As to date, MDV has financed 897 technology projects with more than RM11.9 billion in financing having been disbursed. In regard to startups, MDV offers a number of programmes to fit their unique requirements, including Venture Financing, the Shariah-compliant equivalent of the Venture Debt models currently used by more developed markets, for high-growth venture capital-backed technology startups in Malaysia. MDV is also currently the only dedicated Energy Performance Contracting (EPC) financier in Malaysia.
“The year 2020 will also see the efforts by the Government in boosting the growth of start-ups and technology-based companies via collaborations/ partnerships between MDV, Cradle and MAVCAP, beginning to materialise as all three agencies are currently working to define the scope and areas of collaborations that can yield optimal outcome to the targeted group by enabling a funding platforms offering grants, equity and debts, for the continued development of the Malaysian technology sector as a whole,” concluded Nizam.

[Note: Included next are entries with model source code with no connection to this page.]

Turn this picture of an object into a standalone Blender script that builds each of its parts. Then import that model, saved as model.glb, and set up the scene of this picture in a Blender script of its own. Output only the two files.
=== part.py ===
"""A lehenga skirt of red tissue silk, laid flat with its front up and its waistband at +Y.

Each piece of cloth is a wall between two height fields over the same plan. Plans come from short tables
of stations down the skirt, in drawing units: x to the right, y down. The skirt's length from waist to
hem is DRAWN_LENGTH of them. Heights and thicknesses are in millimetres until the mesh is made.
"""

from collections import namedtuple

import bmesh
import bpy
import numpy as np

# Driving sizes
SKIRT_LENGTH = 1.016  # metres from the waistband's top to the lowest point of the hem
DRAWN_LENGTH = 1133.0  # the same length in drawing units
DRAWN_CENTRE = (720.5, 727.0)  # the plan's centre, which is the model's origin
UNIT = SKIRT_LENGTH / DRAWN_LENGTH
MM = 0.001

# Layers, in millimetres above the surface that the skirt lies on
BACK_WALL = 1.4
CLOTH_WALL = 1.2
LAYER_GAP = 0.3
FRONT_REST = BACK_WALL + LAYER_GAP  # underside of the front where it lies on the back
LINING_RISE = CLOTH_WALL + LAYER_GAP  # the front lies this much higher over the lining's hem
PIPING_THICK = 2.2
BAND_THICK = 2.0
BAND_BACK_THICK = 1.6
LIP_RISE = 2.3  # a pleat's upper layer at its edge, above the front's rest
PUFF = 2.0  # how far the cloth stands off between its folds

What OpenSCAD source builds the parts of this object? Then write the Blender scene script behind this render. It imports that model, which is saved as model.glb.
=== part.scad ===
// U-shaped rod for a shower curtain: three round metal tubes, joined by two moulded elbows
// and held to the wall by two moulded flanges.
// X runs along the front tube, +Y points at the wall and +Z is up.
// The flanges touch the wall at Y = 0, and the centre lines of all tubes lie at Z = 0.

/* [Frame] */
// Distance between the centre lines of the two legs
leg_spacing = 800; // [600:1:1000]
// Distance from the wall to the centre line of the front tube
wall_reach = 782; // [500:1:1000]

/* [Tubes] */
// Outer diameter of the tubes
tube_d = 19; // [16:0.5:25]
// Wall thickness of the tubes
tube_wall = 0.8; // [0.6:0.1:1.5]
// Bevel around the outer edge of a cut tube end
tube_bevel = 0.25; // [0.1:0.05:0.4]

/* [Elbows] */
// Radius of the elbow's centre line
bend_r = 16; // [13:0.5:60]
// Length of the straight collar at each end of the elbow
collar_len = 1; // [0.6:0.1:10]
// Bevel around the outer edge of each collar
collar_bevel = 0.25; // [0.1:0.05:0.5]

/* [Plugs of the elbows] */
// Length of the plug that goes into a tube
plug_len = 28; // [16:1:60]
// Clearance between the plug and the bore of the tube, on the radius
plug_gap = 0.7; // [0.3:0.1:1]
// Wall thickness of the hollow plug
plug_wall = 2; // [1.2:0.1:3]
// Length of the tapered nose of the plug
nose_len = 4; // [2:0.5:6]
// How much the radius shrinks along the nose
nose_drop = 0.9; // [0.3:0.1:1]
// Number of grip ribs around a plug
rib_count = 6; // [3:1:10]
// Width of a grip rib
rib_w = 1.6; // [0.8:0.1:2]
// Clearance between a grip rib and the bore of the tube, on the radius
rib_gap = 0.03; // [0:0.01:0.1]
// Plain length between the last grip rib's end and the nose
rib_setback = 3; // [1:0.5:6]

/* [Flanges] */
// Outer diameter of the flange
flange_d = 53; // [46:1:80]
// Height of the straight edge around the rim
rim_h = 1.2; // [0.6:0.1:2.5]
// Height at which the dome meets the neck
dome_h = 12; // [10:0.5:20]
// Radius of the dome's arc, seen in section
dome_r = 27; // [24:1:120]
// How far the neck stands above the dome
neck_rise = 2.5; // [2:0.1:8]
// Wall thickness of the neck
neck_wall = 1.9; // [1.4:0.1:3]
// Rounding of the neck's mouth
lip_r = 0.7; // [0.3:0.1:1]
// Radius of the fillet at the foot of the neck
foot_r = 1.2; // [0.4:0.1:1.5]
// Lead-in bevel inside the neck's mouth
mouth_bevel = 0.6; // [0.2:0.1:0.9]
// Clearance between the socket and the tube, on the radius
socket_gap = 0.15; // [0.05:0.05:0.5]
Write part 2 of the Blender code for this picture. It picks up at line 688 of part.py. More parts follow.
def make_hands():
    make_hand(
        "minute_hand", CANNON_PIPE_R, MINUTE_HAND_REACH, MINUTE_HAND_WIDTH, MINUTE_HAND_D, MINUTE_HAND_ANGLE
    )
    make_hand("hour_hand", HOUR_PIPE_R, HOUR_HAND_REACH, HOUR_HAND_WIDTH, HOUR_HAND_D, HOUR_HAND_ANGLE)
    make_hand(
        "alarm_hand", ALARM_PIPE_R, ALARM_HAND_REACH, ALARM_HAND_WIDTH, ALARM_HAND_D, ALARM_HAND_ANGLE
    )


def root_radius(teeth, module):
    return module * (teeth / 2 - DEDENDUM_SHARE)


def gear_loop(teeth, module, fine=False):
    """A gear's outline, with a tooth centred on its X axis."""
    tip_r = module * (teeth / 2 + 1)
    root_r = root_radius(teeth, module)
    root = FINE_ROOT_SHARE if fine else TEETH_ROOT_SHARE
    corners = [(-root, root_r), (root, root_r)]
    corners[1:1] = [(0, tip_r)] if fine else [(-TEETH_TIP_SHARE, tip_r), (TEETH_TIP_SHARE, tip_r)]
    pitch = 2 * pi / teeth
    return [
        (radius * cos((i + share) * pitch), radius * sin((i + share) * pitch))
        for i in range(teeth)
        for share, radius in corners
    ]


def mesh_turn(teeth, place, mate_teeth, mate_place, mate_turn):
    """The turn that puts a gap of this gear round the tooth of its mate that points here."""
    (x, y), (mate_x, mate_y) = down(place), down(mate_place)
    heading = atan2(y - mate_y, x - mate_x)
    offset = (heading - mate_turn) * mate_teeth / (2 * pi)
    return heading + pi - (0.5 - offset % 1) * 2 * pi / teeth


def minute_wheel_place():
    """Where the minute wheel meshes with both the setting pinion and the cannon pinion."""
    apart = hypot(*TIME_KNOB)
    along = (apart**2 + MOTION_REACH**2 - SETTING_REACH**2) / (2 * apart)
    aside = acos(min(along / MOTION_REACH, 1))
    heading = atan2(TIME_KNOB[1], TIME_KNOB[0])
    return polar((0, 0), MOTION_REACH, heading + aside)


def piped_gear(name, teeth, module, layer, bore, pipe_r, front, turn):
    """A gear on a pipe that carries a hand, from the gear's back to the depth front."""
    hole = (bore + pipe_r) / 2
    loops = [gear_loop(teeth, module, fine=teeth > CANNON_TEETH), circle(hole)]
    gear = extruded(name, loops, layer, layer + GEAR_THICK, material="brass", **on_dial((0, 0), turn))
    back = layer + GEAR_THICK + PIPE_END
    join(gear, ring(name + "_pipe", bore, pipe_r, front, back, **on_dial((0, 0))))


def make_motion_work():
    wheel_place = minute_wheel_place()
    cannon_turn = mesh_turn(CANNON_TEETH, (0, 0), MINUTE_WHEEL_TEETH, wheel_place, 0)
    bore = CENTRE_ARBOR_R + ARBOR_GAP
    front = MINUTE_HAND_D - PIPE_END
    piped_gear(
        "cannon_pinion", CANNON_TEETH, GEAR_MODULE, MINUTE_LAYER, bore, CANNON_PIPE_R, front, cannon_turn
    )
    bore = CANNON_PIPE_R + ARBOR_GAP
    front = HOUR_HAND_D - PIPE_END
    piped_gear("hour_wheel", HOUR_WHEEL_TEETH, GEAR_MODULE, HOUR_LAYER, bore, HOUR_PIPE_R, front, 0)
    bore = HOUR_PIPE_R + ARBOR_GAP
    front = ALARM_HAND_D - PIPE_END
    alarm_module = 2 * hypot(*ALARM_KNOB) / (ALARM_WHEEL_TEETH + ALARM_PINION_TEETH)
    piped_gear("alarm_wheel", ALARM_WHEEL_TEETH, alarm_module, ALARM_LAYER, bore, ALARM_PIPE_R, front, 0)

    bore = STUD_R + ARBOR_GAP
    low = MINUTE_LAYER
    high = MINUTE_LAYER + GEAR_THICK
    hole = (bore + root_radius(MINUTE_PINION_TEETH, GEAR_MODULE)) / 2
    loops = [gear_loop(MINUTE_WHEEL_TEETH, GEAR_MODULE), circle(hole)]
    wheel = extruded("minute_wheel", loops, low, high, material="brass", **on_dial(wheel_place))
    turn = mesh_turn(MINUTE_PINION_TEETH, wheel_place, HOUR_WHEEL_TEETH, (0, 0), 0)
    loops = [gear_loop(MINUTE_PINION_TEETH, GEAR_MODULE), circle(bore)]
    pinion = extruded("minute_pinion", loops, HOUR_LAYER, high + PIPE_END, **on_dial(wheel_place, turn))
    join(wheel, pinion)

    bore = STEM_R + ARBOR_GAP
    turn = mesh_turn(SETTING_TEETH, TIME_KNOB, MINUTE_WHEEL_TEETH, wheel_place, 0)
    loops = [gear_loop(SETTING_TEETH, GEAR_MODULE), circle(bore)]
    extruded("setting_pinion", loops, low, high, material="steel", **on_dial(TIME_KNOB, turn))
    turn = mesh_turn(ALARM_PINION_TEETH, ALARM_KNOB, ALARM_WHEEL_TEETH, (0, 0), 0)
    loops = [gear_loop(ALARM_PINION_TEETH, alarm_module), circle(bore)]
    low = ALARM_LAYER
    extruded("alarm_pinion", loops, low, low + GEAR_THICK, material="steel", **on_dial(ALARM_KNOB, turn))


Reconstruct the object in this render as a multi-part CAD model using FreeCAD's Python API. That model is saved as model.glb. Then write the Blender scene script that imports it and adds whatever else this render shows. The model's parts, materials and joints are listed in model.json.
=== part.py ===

About MDV – The Nation’s Technology Financier
Malaysia Debt Ventures Berhad (MDV) is a wholly-owned subsidiary of the Minister of Finance Incorporated established in 2002 with the objective of providing flexible and innovative financing to develop high-impact and technology-driven sectors of the economy, identified and prioritised by the Government as future engines of growth. MDV’s strategic role in the technology financing ecosystem in Malaysia is defined by its approach to funding which is different from other financial institutions. MDV’s niche is helping to fund young technology-based companies or startups that are unable to secure financing from commercial financial institutions due to their novel business model, lack of proven operating track record and lack of collaterals. With the rapid rate of technological and digital advance, and Malaysia’s continued push towards becoming an advanced nation, MDV will continue to have a significant role to play particularly in financing emerging technology areas and in achieving its vision of becoming the Nation’s Technology Financier.